The Icon Painter's Daughter
MTA
A spiritual and artistic drama set in 12th-century Byzantium about image-making and heresy
In twelfth-century Byzantium, Anna, the daughter of the master iconographer Theodosios, navigates a dangerous world where religious art is a flashpoint for political and theological warfare. As a skilled apprentice in her father’s Constantinople workshop, Anna helps restore a controversial "humanistic" icon of Christ. Its naturalistic style—emphasizing the humanity of the divine—stirs the fury of the "Zealots of the Pure Image," a faction led by the rival painter Nikophoros who views such artistry as heresy.
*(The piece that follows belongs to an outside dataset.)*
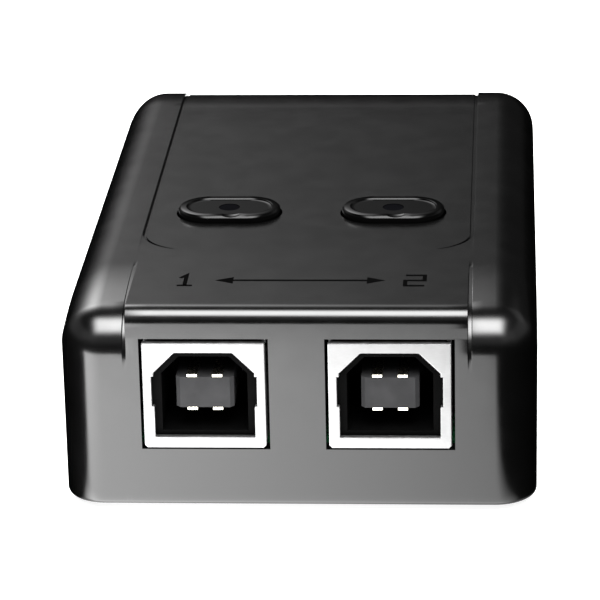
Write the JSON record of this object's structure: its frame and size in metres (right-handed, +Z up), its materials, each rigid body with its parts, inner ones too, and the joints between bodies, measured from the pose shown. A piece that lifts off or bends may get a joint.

The conflict escalates as the icon is summoned for judgment before the Emperor and the Holy Synod. Anna finds herself thrust into the center of the drama, defending the ethics of her craft in the Great Palace and the Hagia Sophia. While she manages to win the Emperor’s favor and earn the unprecedented title of Master, the victory is bittersweet. A vengeful mob led by Nikophoros besieges and burns their family workshop, forcing Anna and her father into a strategic exile from the capital.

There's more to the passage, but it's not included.